Even though China still ranked at the top of the list, the implication was that its place is a result of the sheer size of the Chinese economy; it still scored highly in terms of workforce skills and availability and digital capabilities, but perceptions of financial attractiveness and the business environment are quickly eroding, and it trails other Asia-Pacific economies in these areas by a substantial margin. Thus, the indication is that other economies, particularly giant India and the Asean countries, are moving up in terms of their appeal as investment destinations at China’s expense.

This tends to support other news of late suggesting that major companies and other investors are looking elsewhere, or at least diversifying their portfolios to be less concentrated in China. One recent example is the Singapore sovereign wealth fund GIC, whose chief investment officer told Nikkei Asia in an interview late last month that the fund is looking to invest more in emerging Asian markets as the risks associated with investing in China increase.

Obviously, this trend represents a great opportunity for the Philippines, but it is up to our policymakers to recognize and take advantage of it. The Philippines’ profile in the Kearney survey provides a number of clues as to what strategy the government should consider. The consulting firm noted that the Philippines “continues to be the business process outsourcing (BPO) engine of Asia,” but suggested that it is not doing quite enough to compete with near-shore options for US investors in Latin America or European investors in Eastern Europe. The Philippines’ scores in this year’s index improved from last year, but it still slipped three places in the overall ranking by virtue of countries such as Mexico and Colombia improving much more — a result of active efforts in both of those countries to address shortcomings in their investment environments and improve their appeal to mainly US investors.

While the Kearney report did acknowledge that the government is making some efforts to improve the relevant skills of the workforce, mainly through the Technical Education and Skills Development Authority (Tesda), the implication is that this is not happening quickly enough. A second handicap for the Philippines is the cost of doing business. While the country is “financially attractive” in some respects, such as labor costs, it is much less so in others, particularly in its persistently high energy costs.

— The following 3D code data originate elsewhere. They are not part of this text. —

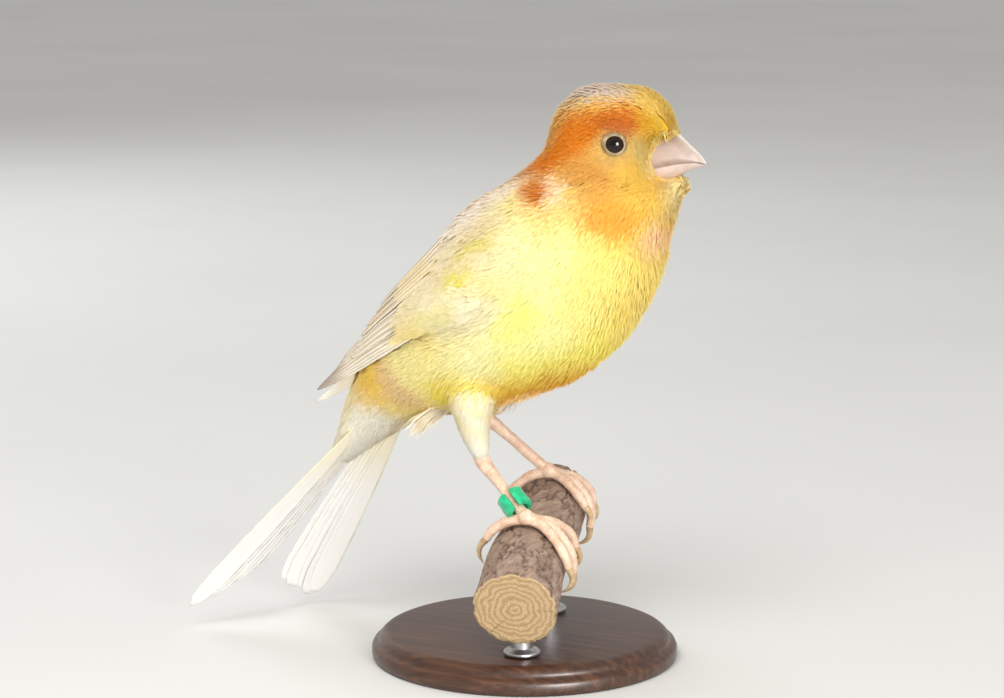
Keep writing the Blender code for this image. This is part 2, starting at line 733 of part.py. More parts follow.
def main():
    for old in list(bpy.data.objects):
        bpy.data.objects.remove(old)
    parts = [
        body_length("torso", TAIL_CUT, NECK_CUT),
        body_length("neck", NECK_CUT, HEAD_CUT),
        make_tail(),
        make_leg_ring(),
        perch("perch"),
    ]
    parts += make_head() + make_bill() + make_stand()
    for side in (RIGHT, LEFT):
        parts.append(make_wing(side))
        parts += make_leg(side)
    canary = bpy.data.collections.new("canary")
    bpy.context.scene.collection.children.link(canary)
    for part in parts:
        bpy.context.scene.collection.objects.unlink(part)
        canary.objects.link(part)
        colour, roughness = LOOKS[part.name.split("_")[0]]
        part.data.materials.clear()
        part.data.materials.append(material(part.name, colour, roughness))
        part.data.shade_smooth()
        part.data.set_sharp_from_angle(angle=SHARP_ANGLE)


main()
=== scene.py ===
import math
import random

import bmesh
import bpy
import numpy as np
from mathutils import Matrix, Vector, noise
from mathutils.bvhtree import BVHTree


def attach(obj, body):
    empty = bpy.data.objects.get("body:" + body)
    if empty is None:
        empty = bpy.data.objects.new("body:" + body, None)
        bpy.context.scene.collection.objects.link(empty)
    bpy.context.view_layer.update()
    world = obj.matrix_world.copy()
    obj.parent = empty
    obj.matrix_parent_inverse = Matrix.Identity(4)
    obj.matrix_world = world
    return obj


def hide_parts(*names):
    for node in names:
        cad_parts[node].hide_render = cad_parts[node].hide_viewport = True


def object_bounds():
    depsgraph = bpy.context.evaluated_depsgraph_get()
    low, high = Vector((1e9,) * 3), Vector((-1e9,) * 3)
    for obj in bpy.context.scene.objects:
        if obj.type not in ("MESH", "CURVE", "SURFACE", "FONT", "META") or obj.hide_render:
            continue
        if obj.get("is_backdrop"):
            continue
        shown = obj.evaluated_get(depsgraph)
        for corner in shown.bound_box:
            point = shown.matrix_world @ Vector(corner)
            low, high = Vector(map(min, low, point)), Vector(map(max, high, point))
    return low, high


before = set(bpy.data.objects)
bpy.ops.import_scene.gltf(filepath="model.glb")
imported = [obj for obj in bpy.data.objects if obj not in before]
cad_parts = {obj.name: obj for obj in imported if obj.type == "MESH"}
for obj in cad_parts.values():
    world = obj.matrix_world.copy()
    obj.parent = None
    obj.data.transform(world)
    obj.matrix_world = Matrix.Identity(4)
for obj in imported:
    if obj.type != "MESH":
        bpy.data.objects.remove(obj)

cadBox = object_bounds()
mm = 0.001
feet = Vector((3.0, 0.0, 30.0))  # the point between the feet, in mm; all places below start there
sides = {"right": -1, "left": 1}


def at(point):
    return (Vector(point) + feet) * mm


def ease(value):
    value = np.clip(value, 0.0, 1.0)
    return value * value * (3 - 2 * value)


def smoothRows(rows, places):  # a Catmull-Rom curve through rows, read at places
    rows = np.array(rows, float)
    padded = np.vstack([2 * rows[0] - rows[1], rows, 2 * rows[-1] - rows[-2]])
    places = np.atleast_1d(np.asarray(places, float))
    first = np.clip(np.floor(places).astype(int), 0, len(rows) - 2)
    f = (places - first)[:, None]
    a, b, c, d = (padded[first + step] for step in range(4))
    bend = (2 * a - 5 * b + 4 * c - d) * f**2 + (3 * b - a - 3 * c + d) * f**3
    return 0.5 * (2 * b + (c - a) * f + bend)


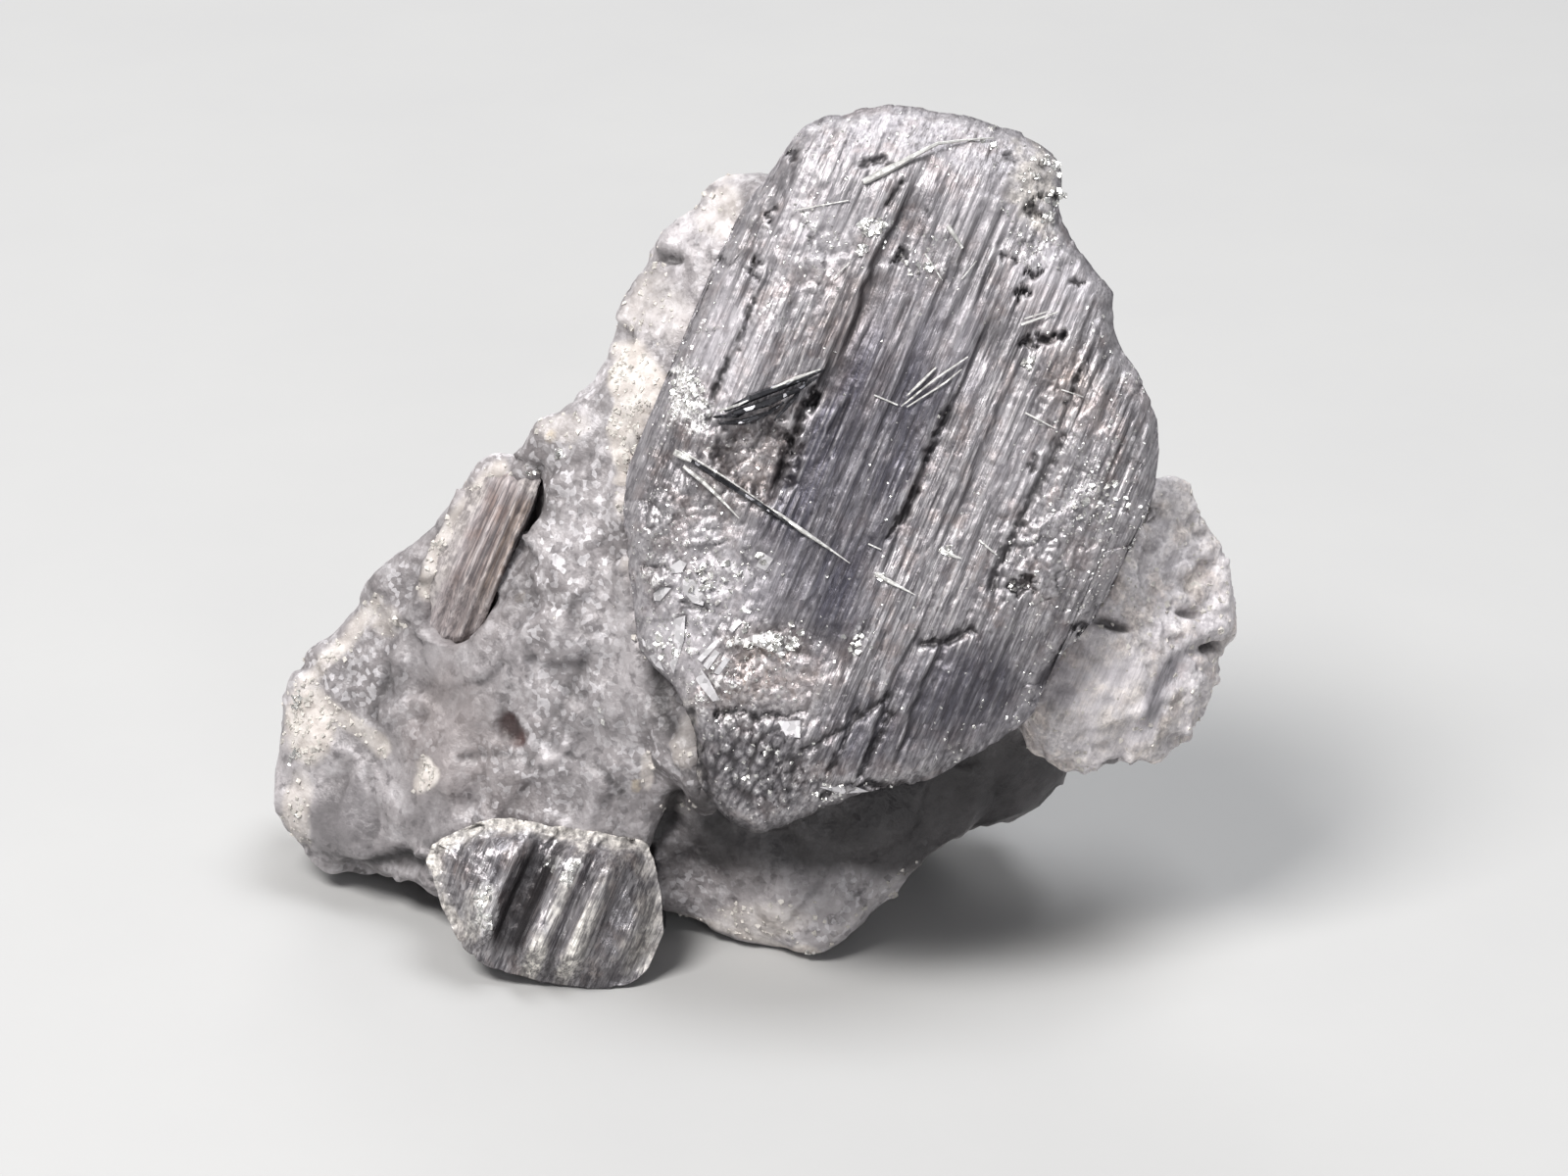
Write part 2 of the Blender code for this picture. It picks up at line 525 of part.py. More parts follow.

From our point of view, this suggests a couple of directions in which the government should focus reform efforts. Current policies clearly acknowledge the need to continue to build up a skilled and flexible workforce, and Tesda and other agencies are indeed doing good work along these lines. However, these efforts may be undermined by the continuing uncompetitive state of the Philippines’ digital infrastructure, where little progress has been made over the past several years.

Along with that, greater attention needs to be given to improving the efficiency and cost of electricity. Over the past several months, it has become apparent that eroding regulatory effectiveness and persistent inadequacies in grid development — a problem that is not unique to this country, it must be said — are not only spoiling potential gains in business investment inflows but are a constant drag on the stability of the domestic economy as well. Major work needs to be done, perhaps even as far as scrapping or comprehensively revising the 2001 Electric Power Industry Reform Act (Epira).